[Given request]
Starting at the line that contains "bodies = [build_shell(), build_housing()]", reproduce each line exactly up to and including the line that contains "obj.matrix_world = world". Reproduce nothing else.

[Data excerpts]
--- start ---

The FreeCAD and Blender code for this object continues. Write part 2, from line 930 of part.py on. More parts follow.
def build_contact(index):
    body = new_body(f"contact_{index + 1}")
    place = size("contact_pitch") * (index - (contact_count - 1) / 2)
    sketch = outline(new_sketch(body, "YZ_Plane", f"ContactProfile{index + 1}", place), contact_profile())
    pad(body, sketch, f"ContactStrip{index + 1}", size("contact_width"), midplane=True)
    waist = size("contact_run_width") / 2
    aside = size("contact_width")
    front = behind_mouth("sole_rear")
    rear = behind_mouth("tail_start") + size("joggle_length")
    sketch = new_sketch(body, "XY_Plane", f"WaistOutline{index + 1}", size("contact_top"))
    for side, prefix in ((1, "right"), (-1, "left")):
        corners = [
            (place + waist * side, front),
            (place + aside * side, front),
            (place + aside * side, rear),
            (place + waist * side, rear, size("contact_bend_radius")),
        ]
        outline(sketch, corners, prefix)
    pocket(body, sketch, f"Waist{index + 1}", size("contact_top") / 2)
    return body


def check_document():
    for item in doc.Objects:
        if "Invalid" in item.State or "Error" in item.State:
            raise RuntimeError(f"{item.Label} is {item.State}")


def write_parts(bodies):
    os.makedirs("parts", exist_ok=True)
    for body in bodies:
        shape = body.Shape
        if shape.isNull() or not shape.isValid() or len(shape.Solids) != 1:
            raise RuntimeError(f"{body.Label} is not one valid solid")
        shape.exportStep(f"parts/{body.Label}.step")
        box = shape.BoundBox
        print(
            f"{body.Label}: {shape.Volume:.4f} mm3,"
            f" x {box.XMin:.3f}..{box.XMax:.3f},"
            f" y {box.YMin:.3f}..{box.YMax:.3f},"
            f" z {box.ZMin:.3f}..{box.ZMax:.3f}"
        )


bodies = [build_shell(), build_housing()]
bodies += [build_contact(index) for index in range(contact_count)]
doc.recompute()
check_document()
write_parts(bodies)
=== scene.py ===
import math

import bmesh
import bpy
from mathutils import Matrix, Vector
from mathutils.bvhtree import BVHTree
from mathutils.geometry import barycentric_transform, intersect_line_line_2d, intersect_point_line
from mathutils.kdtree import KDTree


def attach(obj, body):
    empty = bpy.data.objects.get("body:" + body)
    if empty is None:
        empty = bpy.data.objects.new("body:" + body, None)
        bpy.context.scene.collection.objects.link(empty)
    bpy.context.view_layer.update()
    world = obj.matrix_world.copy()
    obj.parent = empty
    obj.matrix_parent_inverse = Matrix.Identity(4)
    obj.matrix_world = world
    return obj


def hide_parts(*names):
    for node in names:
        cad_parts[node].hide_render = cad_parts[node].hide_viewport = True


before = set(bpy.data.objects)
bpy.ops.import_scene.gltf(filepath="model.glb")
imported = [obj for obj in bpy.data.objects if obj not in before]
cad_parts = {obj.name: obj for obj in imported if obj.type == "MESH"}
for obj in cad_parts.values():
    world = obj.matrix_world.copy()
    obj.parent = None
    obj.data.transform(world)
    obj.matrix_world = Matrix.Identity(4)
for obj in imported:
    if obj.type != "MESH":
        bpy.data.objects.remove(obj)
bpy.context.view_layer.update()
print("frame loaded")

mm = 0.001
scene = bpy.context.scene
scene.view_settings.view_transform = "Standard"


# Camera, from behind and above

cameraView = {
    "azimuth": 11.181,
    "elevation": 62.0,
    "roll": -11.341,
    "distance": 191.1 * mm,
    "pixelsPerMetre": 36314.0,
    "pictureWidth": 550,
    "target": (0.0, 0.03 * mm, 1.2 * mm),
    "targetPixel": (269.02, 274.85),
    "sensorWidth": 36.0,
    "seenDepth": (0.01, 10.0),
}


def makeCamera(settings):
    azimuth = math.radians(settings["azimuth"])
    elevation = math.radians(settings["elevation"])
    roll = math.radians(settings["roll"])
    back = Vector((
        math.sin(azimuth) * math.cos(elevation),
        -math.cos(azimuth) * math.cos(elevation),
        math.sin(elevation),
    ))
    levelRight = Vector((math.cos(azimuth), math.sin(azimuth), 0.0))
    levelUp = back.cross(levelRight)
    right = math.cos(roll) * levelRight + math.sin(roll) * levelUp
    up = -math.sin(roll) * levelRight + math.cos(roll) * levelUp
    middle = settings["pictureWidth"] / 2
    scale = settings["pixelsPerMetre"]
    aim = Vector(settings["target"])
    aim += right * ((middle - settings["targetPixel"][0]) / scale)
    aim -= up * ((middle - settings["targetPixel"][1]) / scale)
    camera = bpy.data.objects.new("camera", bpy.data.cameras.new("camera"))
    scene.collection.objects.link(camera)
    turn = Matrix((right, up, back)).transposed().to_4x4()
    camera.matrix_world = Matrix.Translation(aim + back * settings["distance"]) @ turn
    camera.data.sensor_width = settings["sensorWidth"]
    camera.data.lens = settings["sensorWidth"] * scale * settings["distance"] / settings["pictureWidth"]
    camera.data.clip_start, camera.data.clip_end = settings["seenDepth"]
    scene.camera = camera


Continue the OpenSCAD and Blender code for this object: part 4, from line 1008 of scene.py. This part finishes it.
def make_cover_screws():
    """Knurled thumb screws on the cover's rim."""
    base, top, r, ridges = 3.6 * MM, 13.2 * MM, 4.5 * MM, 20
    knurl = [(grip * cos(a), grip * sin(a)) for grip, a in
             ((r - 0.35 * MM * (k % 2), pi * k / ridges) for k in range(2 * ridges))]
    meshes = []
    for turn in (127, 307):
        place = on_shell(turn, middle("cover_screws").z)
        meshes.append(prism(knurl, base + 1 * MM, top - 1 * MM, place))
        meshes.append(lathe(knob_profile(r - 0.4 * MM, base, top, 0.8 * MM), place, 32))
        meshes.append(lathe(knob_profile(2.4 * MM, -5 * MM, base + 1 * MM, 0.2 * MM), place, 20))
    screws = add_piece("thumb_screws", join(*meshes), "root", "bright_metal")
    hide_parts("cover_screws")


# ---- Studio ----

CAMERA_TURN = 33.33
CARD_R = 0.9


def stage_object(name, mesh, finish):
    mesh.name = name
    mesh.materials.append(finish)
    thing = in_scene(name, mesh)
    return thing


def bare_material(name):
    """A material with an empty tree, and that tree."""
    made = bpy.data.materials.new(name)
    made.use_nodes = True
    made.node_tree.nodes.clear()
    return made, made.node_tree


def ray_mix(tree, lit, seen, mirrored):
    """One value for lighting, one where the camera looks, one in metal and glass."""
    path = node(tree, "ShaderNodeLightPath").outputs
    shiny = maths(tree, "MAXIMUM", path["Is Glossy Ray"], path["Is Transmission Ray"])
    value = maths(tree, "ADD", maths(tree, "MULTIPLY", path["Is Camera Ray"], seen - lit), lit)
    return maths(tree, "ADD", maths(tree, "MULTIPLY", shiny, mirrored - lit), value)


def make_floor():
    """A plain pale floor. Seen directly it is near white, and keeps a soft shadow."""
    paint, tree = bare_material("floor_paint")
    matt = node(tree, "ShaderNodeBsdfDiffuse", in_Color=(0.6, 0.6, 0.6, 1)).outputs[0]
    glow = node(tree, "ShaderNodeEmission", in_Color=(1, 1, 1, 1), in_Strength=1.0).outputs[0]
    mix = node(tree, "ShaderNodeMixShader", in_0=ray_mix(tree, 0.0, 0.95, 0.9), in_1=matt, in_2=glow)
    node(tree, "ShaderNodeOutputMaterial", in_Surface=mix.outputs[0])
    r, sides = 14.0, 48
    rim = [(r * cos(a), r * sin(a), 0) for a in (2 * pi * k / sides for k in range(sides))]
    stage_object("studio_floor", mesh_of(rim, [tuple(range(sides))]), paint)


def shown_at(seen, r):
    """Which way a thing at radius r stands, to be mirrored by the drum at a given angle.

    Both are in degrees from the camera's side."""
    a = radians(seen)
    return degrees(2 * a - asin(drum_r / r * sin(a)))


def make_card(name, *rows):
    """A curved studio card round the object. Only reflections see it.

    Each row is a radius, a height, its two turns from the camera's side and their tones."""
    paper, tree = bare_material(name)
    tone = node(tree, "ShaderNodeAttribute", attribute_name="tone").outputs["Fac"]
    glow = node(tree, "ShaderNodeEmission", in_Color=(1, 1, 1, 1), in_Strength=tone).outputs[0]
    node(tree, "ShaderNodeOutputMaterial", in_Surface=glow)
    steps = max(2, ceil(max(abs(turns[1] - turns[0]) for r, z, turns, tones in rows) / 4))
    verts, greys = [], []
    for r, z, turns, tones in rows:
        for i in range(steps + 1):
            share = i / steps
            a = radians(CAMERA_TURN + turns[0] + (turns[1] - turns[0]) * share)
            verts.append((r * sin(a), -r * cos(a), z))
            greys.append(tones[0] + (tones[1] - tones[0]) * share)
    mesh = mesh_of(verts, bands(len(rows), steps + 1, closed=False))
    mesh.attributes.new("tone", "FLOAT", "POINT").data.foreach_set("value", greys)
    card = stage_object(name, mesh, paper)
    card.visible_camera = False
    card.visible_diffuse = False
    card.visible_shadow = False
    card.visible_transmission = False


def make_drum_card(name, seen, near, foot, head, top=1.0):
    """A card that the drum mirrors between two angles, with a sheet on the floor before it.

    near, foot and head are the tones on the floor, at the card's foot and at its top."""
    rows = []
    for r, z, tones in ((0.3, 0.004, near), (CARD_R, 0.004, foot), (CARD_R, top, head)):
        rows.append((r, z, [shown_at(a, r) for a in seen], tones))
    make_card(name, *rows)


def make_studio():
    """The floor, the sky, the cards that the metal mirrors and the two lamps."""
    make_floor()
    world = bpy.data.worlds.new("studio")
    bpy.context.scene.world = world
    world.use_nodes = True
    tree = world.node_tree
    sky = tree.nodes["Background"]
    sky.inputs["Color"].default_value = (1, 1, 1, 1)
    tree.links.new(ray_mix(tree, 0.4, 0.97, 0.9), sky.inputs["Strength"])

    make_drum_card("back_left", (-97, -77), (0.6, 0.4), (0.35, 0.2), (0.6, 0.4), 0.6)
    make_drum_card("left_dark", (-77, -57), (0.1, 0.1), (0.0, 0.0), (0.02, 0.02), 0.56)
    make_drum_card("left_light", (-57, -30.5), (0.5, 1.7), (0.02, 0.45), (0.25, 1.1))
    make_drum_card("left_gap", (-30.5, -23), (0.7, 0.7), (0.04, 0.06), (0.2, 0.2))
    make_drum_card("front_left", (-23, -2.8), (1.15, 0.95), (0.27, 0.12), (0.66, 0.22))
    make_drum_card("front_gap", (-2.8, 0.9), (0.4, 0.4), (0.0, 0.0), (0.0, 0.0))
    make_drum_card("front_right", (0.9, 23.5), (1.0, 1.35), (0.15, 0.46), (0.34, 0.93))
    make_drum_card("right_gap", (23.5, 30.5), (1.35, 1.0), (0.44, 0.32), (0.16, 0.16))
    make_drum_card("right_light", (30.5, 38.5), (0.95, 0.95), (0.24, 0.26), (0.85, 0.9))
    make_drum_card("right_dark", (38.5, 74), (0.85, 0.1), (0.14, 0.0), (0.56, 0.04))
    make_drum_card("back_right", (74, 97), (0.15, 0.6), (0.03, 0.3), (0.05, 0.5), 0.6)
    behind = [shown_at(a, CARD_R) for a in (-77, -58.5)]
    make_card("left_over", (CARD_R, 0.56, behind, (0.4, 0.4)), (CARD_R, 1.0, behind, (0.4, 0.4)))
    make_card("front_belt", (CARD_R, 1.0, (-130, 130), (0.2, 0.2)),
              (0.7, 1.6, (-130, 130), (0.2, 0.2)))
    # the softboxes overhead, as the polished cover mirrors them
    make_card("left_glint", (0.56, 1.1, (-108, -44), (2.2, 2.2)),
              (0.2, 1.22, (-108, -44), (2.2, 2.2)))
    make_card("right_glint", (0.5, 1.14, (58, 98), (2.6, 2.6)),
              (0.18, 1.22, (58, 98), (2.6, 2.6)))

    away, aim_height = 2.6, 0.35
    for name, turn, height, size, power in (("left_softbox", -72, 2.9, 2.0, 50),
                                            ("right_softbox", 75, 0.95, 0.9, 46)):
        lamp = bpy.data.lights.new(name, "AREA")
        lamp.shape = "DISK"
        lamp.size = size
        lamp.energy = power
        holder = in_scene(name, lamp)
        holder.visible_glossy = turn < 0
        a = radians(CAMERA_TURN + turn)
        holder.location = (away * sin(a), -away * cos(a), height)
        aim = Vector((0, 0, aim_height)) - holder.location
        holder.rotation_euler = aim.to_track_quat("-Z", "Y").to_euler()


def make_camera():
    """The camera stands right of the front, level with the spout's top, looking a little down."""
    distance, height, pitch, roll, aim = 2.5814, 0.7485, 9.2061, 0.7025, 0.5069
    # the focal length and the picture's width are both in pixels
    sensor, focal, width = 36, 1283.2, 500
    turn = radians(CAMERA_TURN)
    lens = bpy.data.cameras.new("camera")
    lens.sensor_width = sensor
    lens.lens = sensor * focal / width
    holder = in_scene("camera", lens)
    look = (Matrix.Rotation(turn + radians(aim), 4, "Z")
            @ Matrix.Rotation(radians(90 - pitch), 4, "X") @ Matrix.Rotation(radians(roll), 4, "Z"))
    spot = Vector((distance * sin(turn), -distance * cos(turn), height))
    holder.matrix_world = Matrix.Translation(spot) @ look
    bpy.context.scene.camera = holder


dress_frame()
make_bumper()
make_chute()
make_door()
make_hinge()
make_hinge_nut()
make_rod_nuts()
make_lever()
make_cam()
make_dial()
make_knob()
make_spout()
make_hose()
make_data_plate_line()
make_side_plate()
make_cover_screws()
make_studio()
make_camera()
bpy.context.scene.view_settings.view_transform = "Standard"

--- end ---

[Answer in full]
bodies = [build_shell(), build_housing()]
bodies += [build_contact(index) for index in range(contact_count)]
doc.recompute()
check_document()
write_parts(bodies)
=== scene.py ===
import math

import bmesh
import bpy
from mathutils import Matrix, Vector
from mathutils.bvhtree import BVHTree
from mathutils.geometry import barycentric_transform, intersect_line_line_2d, intersect_point_line
from mathutils.kdtree import KDTree


def attach(obj, body):
    empty = bpy.data.objects.get("body:" + body)
    if empty is None:
        empty = bpy.data.objects.new("body:" + body, None)
        bpy.context.scene.collection.objects.link(empty)
    bpy.context.view_layer.update()
    world = obj.matrix_world.copy()
    obj.parent = empty
    obj.matrix_parent_inverse = Matrix.Identity(4)
    obj.matrix_world = world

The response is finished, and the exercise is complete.